Since gold particles are prepared in water-based solutions, the polymers have to be compatible with such environment for efficient grafting. The first attempts to functionalize AuNPs in water with 3-mercaptopropylsilanes and diethoxydimethylsilane (DEDMS)-based polymers were unsuccessful. The main reason was because of the bad compatibility between the polymer and the water dispersion of AuNP. Therefore, an epoxy-silane, (3-glycidoxypropyl)methyldimethoxysilane (GLYDMO), was added to increase the hydrophilicity of the polymer and consequently improve the homogeneous mixing. The preparation of polymer P1 is shown in scheme 1. It was prepared and used for particle functionalization such as previously reported [40]. Unfortunately, despite its good compatibility with the particles solution, P1 led to dispersion showing low stability, in particular in THF, after few days of storage. Moreover, the reactivity toward the metal surface was sometimes too low (especially for gold nanospheres).
We assumed that to overcome this lack of reactivity and to improve the time stability, higher amount of thiol units were needed together with hydroxyl functions along the polymer chain. Indeed, coupling between the mercaptopropyl units and the epoxy occurred during the reaction leading to a lower amount of available thiols for anchoring on the AuNPs. We thus designed a system derived from P1, with several important changes. Prior to its inclusion within the polymer, the epoxy-silane was reacted with 2-thioethanol to avoid coupling on the MPDMS during the synthesis. Using this approach, more thiols were available from the mercaptopropyl units, the hydrophilicity was high and the beta-hydroxysulfide groups were still present. The GLYDMO precursor was replaced by (3-glycidoxypropyl)trimethoxysilane (GLYMO) in order to compensate the loss of epoxy/thiol crosslinking. The (3-mercaptopropyl)-methyl-dimethoxysilane (MPDMS) was hydrolyzed alone, to favor the formation of oligo-mercaptopropylsilicone blocks inside the final polymer chains. Finally, TEA was replaced with the way more basic tetramethylguanidine (TMG). Less water was used, which made the control of the chain length easier. The polymer P2 was thus obtained in two steps (Scheme 2). This polymer showed much higher reactivity toward AuNPs, which reduced the time of functionalization and increased considerably the stability of the dispersions in the final media.

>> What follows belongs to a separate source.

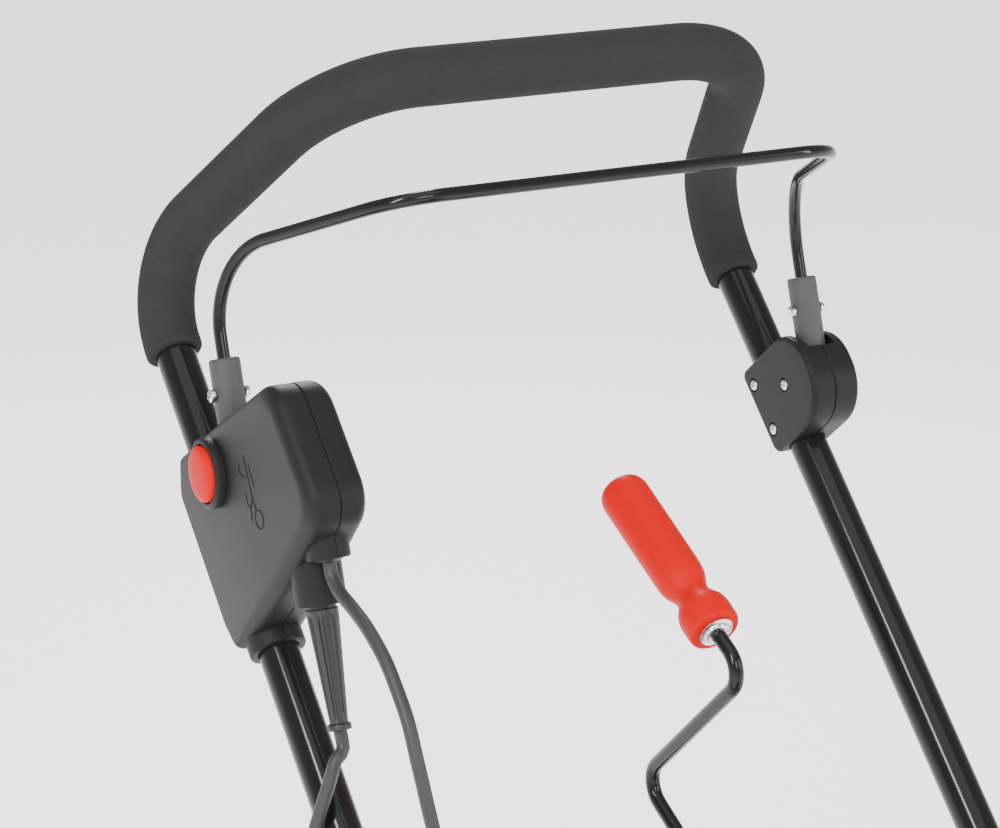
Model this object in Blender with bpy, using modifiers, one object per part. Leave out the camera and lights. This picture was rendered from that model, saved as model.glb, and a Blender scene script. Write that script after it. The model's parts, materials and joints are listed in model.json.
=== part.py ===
"""Corded electric snow thrower: loop handle with switch bail, hand crank for the chute, single-stage auger.

Metres, +Z up, ground at z = 0. The machine faces -Y, the operator stands at +Y, and the operator's right is -X.
Points on the sloping handle are given as (s, d): s runs down the tube from the knee, d stands off it, forward and up.
"""
import math

import bmesh
import bpy
from mathutils import Matrix, Vector

# ---------------------------------------------------------------- driving dimensions
KNEE_Y = 0.548              # where the straight tubes meet the loop
KNEE_Z = 0.920
TUBE_X = 0.2046             # tube centre from the middle plane
SLOPE = math.radians(44.8)  # tube angle above the ground
TUBE_R = 0.0125
TUBE_WALL = 0.0015
FOAM_R = 0.0178
FOAM_END = 0.065            # foam runs this far below the knee
LOOP_CORNER = Vector((0.144, -0.1502, 0.1334))   # from the knee, X from the middle plane
KNEE_BEND_R = 0.0570
CORNER_BEND_R = 0.0750
UPPER_TUBE_END = 0.548
FOLD_S = 0.520
GAP = 0.0003                # clearance between pieces that touch

CABLE_R = 0.004
BAIL_R = 0.004
BAIL_X = 0.2055
BAIL_PIVOT = (0.1755, 0.0330)
SOCKET_TOP = (0.1088, 0.0673)
SOCKET_R = 0.0095

CRANK_LOW = Vector((0, -0.2723, -0.2845))        # from the knee
CRANK_TOP = Vector((0, -0.3823, -0.1798))
CRANK_TILT = math.radians(26.5)
CRANK_R = 0.0045

LOWER_X = TUBE_X - 2 * TUBE_R - 0.0018
CROSSBAR_S = 0.560
FRAME_TOP_Z = 0.165

HOUSING_W = 0.460
HOUSING_FRONT = -0.538
HOUSING_BACK = -0.245
HOUSING_LOW = 0.006
HOUSING_TOP = 0.302
HOUSING_WALL = 0.004
AUGER_Y = -0.410
AUGER_Z = 0.135
AUGER_R = 0.098
SHAFT_R = 0.010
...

The reactivity and stabilizing efficiency of the new P2 polymer was evaluated on several kinds of metallic nanoparticles exhibiting different geometries such as gold bipyramids, silver nanorods and gold nanospheres. Efficient grafting was evidenced on anisotropic particles by electronic microscopy. Figure 1 shows the polymer shell thickness covering gold bipyramids of different length. In the case of silver nanorods, aggregation was observed with non-grafted systems. Functionalized rods did not exhibit any packing (Fig. 2).
Interestingly, condensation between silanol groups along P2 could increase both the polymer chain length and densification of the shell surrounding the nanoparticles. As a direct consequence, the shell thickness could be controlled by varying the reaction time between the nanoparticles and the polymer. Figure 1 shows the impact of the reaction time on the thickness of the final shell.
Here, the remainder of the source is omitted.